Antonino Infranca, “Tecnecrate” (Castelvecchi, 2019)
di Francesca Giammei
Siracusa, IV secolo a. C.
Ma anche qui e ora. O da qualche parte nel futuro.
Tecnecrate di Antonino Infranca (Castelvecchi, 2019) è la storia di un dialogo: Theoutimene (“ciò che rimane di Dio”), figlia del tiranno Dionigi, interroga e ascolta Tecnecrate (in greco “potere dell’arte”), vecchio mendicante cieco, desiderosa di conoscere la storia della sua vita (e però – scopriremo – della vita di entrambi): fenicio per nascita, greco per scelta, offende e si inimica gli dèi di ambedue le culture; si punisce togliendosi la vista al cospetto proprio del tiranno Dionigi, ma è così che diventa – e forse solo così che può – ciò che è e che vuole essere, ormai libero anche dal suo tragico destino, ribelle e rivoluzionario, con grazia e calma e in un’immobilità soltanto apparente.
Quanto tempo occorre per raccontare una vita tanto piena? E per quanto i due si intrattengono a parlare? Il tempo del racconto si fa via via quasi incomprensibile e si dilata avvolgendo il lettore nella dimensione e nel ritmo della storia: è un libro che si fa leggere più di una volta, prima tutto d’un fiato fino ad arrivare alla preziosa postfazione dell’autore stesso, e poi ripartire di nuovo da lì per cogliere le sfumature perse, oppure un po’ alla volta come è stato scritto e poi ancora a pagine sparse, non più per comprendere ma per sentirsi compresi.

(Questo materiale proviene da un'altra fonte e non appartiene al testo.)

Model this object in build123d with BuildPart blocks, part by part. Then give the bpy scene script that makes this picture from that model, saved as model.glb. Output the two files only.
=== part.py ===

L’opera – a metà tra la saggistica e la narrativa – consegna le chiavi di accesso ai tanti argomenti trattati come un buon saggio e però anche lascia i dubbi tipici di una riuscita narrazione: Tecnecrate è davvero anche il Tecnecrate che ci è sembrato di (ri)conoscere? Quando si incomincia o si finisce di essere Theoutimene? È possibile sentirsi entrambi? Le allegorie e le metafore sono tutte opera dall’autore o a tratti alcune sempre diverse di chi legge?

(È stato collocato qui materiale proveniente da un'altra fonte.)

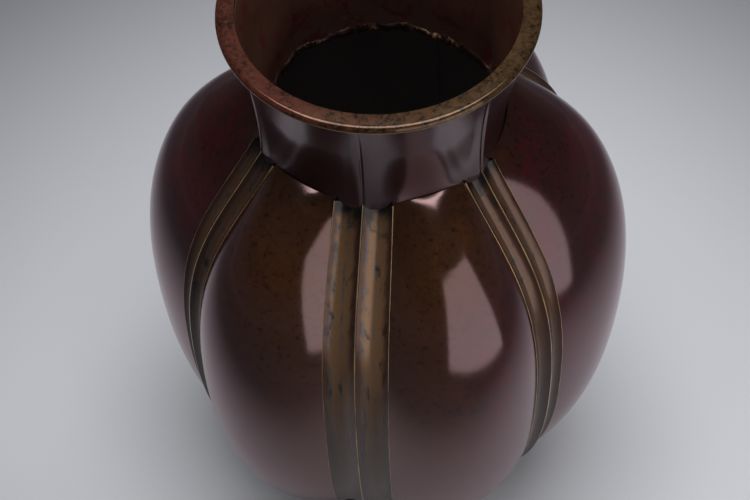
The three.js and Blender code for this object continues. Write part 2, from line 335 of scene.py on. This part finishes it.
def band_columns(sizes, outline, half):
    """For each point across a band: its place from -1 to 1, its place in its flute, its distance from an arris."""
    full = outline.band_half(sizes, half)[:, None]
    land = sizes.arris_land / full
    # Columns crowd towards the arrises
    flute = -np.cos(np.linspace(0, math.pi, sizes.across_flute + 1))
    flute = np.concatenate([[-1], flute * 0.5 + np.linspace(-1, 1, sizes.across_flute + 1) * 0.5, [1]])
    right = land + (1 - 1.5 * land) * (flute + 1) / 2
    right[:, 0] = 0
    right[:, -1] = 1
    across = np.concatenate([-right[:, :0:-1], right], 1)
    place = np.tile(np.concatenate([-flute[:0:-1], flute])[None], (len(full), 1))
    beside = np.minimum(np.abs(across), 1 - np.abs(across)) * full
    return across, place, beside


def band_grid(sizes, outline, half, push, depth, proud):
    """Grid of points on a band in its own frame, two hollow flutes between three arrises."""
    across, place, _ = band_columns(sizes, outline, half)
    side = across * outline.band_half(sizes, half)[:, None]
    inward = push - depth * (1 - place ** 2) - proud * np.abs(across)
    r = outline.radius[:, None] + inward * outline.out_r[:, None]
    h = outline.height[:, None] + inward * outline.out_h[:, None]
    return np.stack([np.sqrt(r * r - side * side), side, h], -1)


def shell_faces(rows, columns):
    """Quads of a closed shell between an outer and an inner grid."""
    width = columns + 1
    start = (rows + 1) * width
    faces = []
    for row in range(rows):
        for column in range(columns):
            a = row * width + column
            quad = (a, a + width, a + width + 1, a + 1)
            faces.append(quad)
            faces.append(tuple(corner + start for corner in reversed(quad)))
        left, right = row * width, row * width + columns
        faces.append((left, left + start, left + width + start, left + width))
        faces.append((right + width, right + width + start, right + start, right))
    for column in range(columns):
        low = rows * width + column
        faces.append((column + 1, column + 1 + start, column + start, column))
        faces.append((low, low + start, low + 1 + start, low + 1))
    return faces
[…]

Tecnecrate è un libro che educa all’attesa, alla comprensione e – attraverso la cecità di lui – alla realizzazione e al superamento della nostra: è una climax ascendente verso l’emozione, la commozione e la sensibilità dell’autore, che maturano e si svelano insieme alla lettura e ai personaggi. Così, ad esempio, Tecnecrate non nasce omosessuale dalla penna dello scrittore né lo diventa per sua volontà, ma con naturalezza rivela la sua natura, attraversando le categorizzazioni e le tradizioni che lo costringono per la necessità di liberarsene, arrivando ad essere insieme maschile e femminile o nessuno dei due o essere e basta. Allo stesso modo Theoutimene compie la sua missione di personaggio e di persona, raggiunge la sua consapevolezza e fierezza di donna, e chiude il racconto adempiendo a sé stessa e mescolandosi con Tecnecrate come con la di lui terra natia prima di morire. In noi forse dunque insieme è, può essere o deve l’uomo e la donna, l’umano e il divino; in noi è il “potere dell’arte” e allo stesso tempo siamo però tutto “ciò che rimane di Dio”. E “custodi della bellezza”, in un’epoca storica che, pagina dopo pagina, fatichiamo a identificare come successiva o precedente a quel IV secolo a.C., e da quella piazza di Siracusa, vicini o lontani.
“- È giusto. Vado. Ma rispondi, Tecnecrate, a un’ultima domanda: perché secondo te, che sei stato spesso al centro del pensiero divino, gli dèi hanno scelto proprio me per conservare e tramandare la tua storia?
– Perché sei una donna, la lingua negata dagli dèi e dagli uomini. Tu, dunque, sei il greco e il fenicio e ogni altro idioma del mondo.”